Dataset section =>
________________________

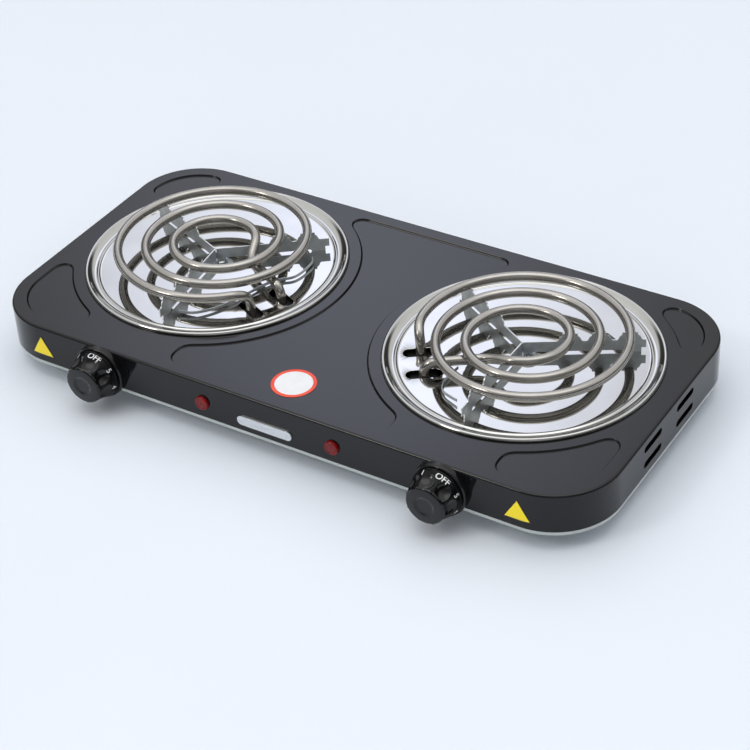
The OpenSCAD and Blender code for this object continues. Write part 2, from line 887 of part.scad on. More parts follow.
// Point just under one end of a leg's blade
function blade_at(side, v, end) =
    let (
        a = side == LEFT ? leg_angle_left : leg_angle_right,
        u = slot_reach + 2 * end
    )
    [
        side * burner_x + u * cos(a) - v * sin(a),
        burner_y + u * sin(a) + v * cos(a),
        coil_z - leg_end_drop - seal_h - tab_l - slack - wire_r
    ];
// Point just behind one of a regulator's tabs
function tab_at(x) = [x, -body_w / 2 + block_y + block_size[1] + tab_l + wire_gap, shell_z + knob_z];
back_off = [0, 8, 0];

module wire(stations) {
    translate([0, body_y, 0]) tube(route(stations), wire_r, wire_sides);
}

// Supply to the right regulator, and on along the front wall to the left one
module wires_live() {
    outer = tab_at(knob_x + 10);
    inner_right = tab_at(knob_x);
    inner_left = tab_at(-knob_x);
    color("brown") {
        wire([live_in, [44, 58, low], [80, 48, low], [150, 30, low + 1], [166, -20, low + 2],
            [156, -60, mid], outer + back_off, outer]);
        wire([inner_right, inner_right + back_off, [118, -70, low], [60, -74, low], [0, -76, low],
            [-60, -74, low], [-118, -70, low], inner_left + back_off, inner_left]);
    }
}

// Switched lead from each regulator to its element
module wires_load() {
    color("white") {
        wire([tab_at(knob_x - 10), tab_at(knob_x - 10) + back_off, [104, -58, 23], [86, -44, 19],
            blade_at(RIGHT, slot_side, -1)]);
        wire([tab_at(10 - knob_x), tab_at(10 - knob_x) + back_off, [-104, -58, 23], [-84, -38, 19],
            blade_at(LEFT, -slot_side, -1)]);
    }
}

// Return lead from the block to the right element, and on to the left one
module wires_neutral() {
    color("blue") {
        wire([neutral_in, [19, 58, low], [38, 20, low], [56, -4, 16], blade_at(RIGHT, -slot_side, -1)]);
        wire([blade_at(RIGHT, -slot_side, 1), [48, -26, low], [20, -22, low], [-20, -10, low],
            [-44, -7, low + 1], blade_at(LEFT, slot_side, 1)]);
    }
}

// Protective earth from the block to the tray
module wire_earth() {
    color("green")
        wire([earth_in, [30, 58, mid], [18, 30, mid], [2, -16, mid], [0, -42, low + 1], [0, -54, low]]);
}

module earth_screw() {
    color(BRASS)
        translate([0, body_y - 60, inside_z]) pan_screw(3.4, 2.2, 1.5, 3.5);
}

// ---- Markings ----------------------------------------------------------

// Plain raised plate on the front wall
module badge() {
    color(CHROME)
        translate([0, front_y - 1, shell_z + 8.5])
            rotate([-90, 0, 0])
                linear_extrude(1) {
                    square([35, 7], center = true);
                    for (x = [-17.5, 17.5]) translate([x, 0]) circle(r = 3.5, $fn = 48);
                }
}

label_t = 0.3;

// Triangular label that follows the front wall into the corner's curve
module caution_label(side) {
    half_w = 9.4;
    low_z = 5;
    high_z = 21;
    color("gold")
        intersection() {
            translate([0, body_y, shell_z])
                linear_extrude(shell_h)
                    difference() {
                        body_outline(-label_t);
                        body_outline(0);
                    }
            translate([side * 182.5, front_y - 2, shell_z])
                rotate([-90, 0, 0])
                    linear_extrude(8)
                        polygon([[-half_w, -low_z], [half_w, -low_z], [0, -high_z]]);
        }
}

module caution_label_left() caution_label(LEFT);
module caution_label_right() caution_label(RIGHT);

// Round label in the middle panel, near the front
module round_label() {
    color("white")
        translate([5.5, body_y - 86.5, top_z - panel_depth]) cylinder(r = 14.5, h = label_t, $fn = 96);
}

// ---- Assembly ----------------------------------------------------------

top_shell();
base_tray();
corner_brackets();
base_screws();
foot_front_left();
foot_front_right();
foot_back_left();
foot_back_right();
foot_screws();
drip_pan_left();
drip_pan_right();
pan_screws();
pan_washers();
pan_nuts();
coil_support_left();
coil_support_right();
coil_left();
coil_right();
coil_seals_left();
coil_seals_right();
coil_tabs_left();
coil_tabs_right();
leg_bracket_left();
leg_bracket_right();
regulator_frame_left();
regulator_frame_right();
regulator_block_left();
regulator_block_right();
regulator_tabs_left();
regulator_tabs_right();
regulator_screws();
regulator_shaft_left();
regulator_shaft_right();
bezel_left();
bezel_right();
knob_left();
knob_right();
lamp_lens_left();
lamp_lens_right();
lamp_holder_left();
lamp_holder_right();
cord_gland();
terminal_block();
terminal_screws();
wires_live();
wires_load();
wires_neutral();
wire_earth();
earth_screw();
badge();
caution_label_left();
caution_label_right();
round_label();
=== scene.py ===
import json
import math

import bmesh
import bpy
from mathutils import Matrix, Vector
from mathutils.geometry import delaunay_2d_cdt


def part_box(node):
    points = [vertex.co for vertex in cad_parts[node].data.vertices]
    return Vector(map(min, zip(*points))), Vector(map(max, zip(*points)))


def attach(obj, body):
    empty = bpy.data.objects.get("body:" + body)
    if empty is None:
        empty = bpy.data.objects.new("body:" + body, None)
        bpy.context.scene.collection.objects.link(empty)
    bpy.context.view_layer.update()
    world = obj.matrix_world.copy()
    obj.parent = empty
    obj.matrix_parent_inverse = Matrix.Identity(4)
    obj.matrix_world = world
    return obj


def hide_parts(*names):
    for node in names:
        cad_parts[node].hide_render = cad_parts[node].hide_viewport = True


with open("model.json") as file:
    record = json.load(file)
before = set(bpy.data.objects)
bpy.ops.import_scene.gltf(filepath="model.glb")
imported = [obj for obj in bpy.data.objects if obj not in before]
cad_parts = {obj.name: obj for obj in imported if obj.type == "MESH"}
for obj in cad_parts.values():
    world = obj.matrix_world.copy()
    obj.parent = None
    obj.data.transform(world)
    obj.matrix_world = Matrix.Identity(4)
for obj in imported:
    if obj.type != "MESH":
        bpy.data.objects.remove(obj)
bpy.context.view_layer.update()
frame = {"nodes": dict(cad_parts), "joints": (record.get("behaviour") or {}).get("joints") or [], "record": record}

# A two-burner spiral hot plate. Lengths below are in millimetres, in the CAD frame.
M = 0.001
BODY = "body"
LEFT, RIGHT = -1, 1
SIDE_NAME = {LEFT: "left", RIGHT: "right"}


def box_mm(node):
    lo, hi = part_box(node)
    return Vector(lo) / M, Vector(hi) / M


def middle(node):
    lo, hi = box_mm(node)
    return (lo + hi) / 2


SHELL_LO, SHELL_HI = box_mm("top_shell")
BODY_Y = middle("top_shell").y
HALF_L = SHELL_HI.x
HALF_W = (SHELL_HI.y - SHELL_LO.y) / 2
TOP_Z = SHELL_HI.z
WALL_Z = SHELL_LO.z
FRONT_Y = SHELL_LO.y
TRAY_Z = box_mm("base_tray")[0].z
CORNER_R = 46.0
EDGE_R = 1.8
SHEET_T = 0.8
PAN_R = 93.0
TUBE_R = 3.3
PAN_FLOOR_Z = TOP_Z - 1.0
COIL_Z = box_mm("coil_left")[1].z - TUBE_R
KNOB_REACH = FRONT_Y - box_mm("knob_left")[0].y
BEZEL_T = FRONT_Y - box_mm("bezel_left")[0].y - 0.4
LEG_ANGLE = {LEFT: -25.0, RIGHT: 215.0}
SUPPORT_ANGLE = {LEFT: -23.0, RIGHT: -30.0}
BURNER = {s: middle("drip_pan_" + SIDE_NAME[s]) for s in (LEFT, RIGHT)}
LAMP = {s: middle("lamp_lens_" + SIDE_NAME[s]) for s in (LEFT, RIGHT)}
LENS_AT = {s: LAMP[s] + Vector((1.5, 0, 1.2)) for s in (LEFT, RIGHT)}
KNOB_AXIS = {
    s: Vector(next(j for j in frame["joints"] if j["name"] == f"dial_{SIDE_NAME[s]}_turn")["pos_m"]) / M
    for s in (LEFT, RIGHT)
}


# ---- Materials ---------------------------------------------------------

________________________

Request =>
Return the lines from the line with "regulator_tabs_right();" through the line with "imported = [obj", inclusive, exactly as they stand, and nothing else.

Output for this task =>
regulator_tabs_right();
regulator_screws();
regulator_shaft_left();
regulator_shaft_right();
bezel_left();
bezel_right();
knob_left();
knob_right();
lamp_lens_left();
lamp_lens_right();
lamp_holder_left();
lamp_holder_right();
cord_gland();
terminal_block();
terminal_screws();
wires_live();
wires_load();
wires_neutral();
wire_earth();
earth_screw();
badge();
caution_label_left();
caution_label_right();
round_label();
=== scene.py ===
import json
import math

import bmesh
import bpy
from mathutils import Matrix, Vector
from mathutils.geometry import delaunay_2d_cdt


def part_box(node):
    points = [vertex.co for vertex in cad_parts[node].data.vertices]
    return Vector(map(min, zip(*points))), Vector(map(max, zip(*points)))


def attach(obj, body):
    empty = bpy.data.objects.get("body:" + body)
    if empty is None:
        empty = bpy.data.objects.new("body:" + body, None)
        bpy.context.scene.collection.objects.link(empty)
    bpy.context.view_layer.update()
    world = obj.matrix_world.copy()
    obj.parent = empty
    obj.matrix_parent_inverse = Matrix.Identity(4)
    obj.matrix_world = world
    return obj


def hide_parts(*names):
    for node in names:
        cad_parts[node].hide_render = cad_parts[node].hide_viewport = True


with open("model.json") as file:
    record = json.load(file)
before = set(bpy.data.objects)
bpy.ops.import_scene.gltf(filepath="model.glb")
imported = [obj for obj in bpy.data.objects if obj not in before]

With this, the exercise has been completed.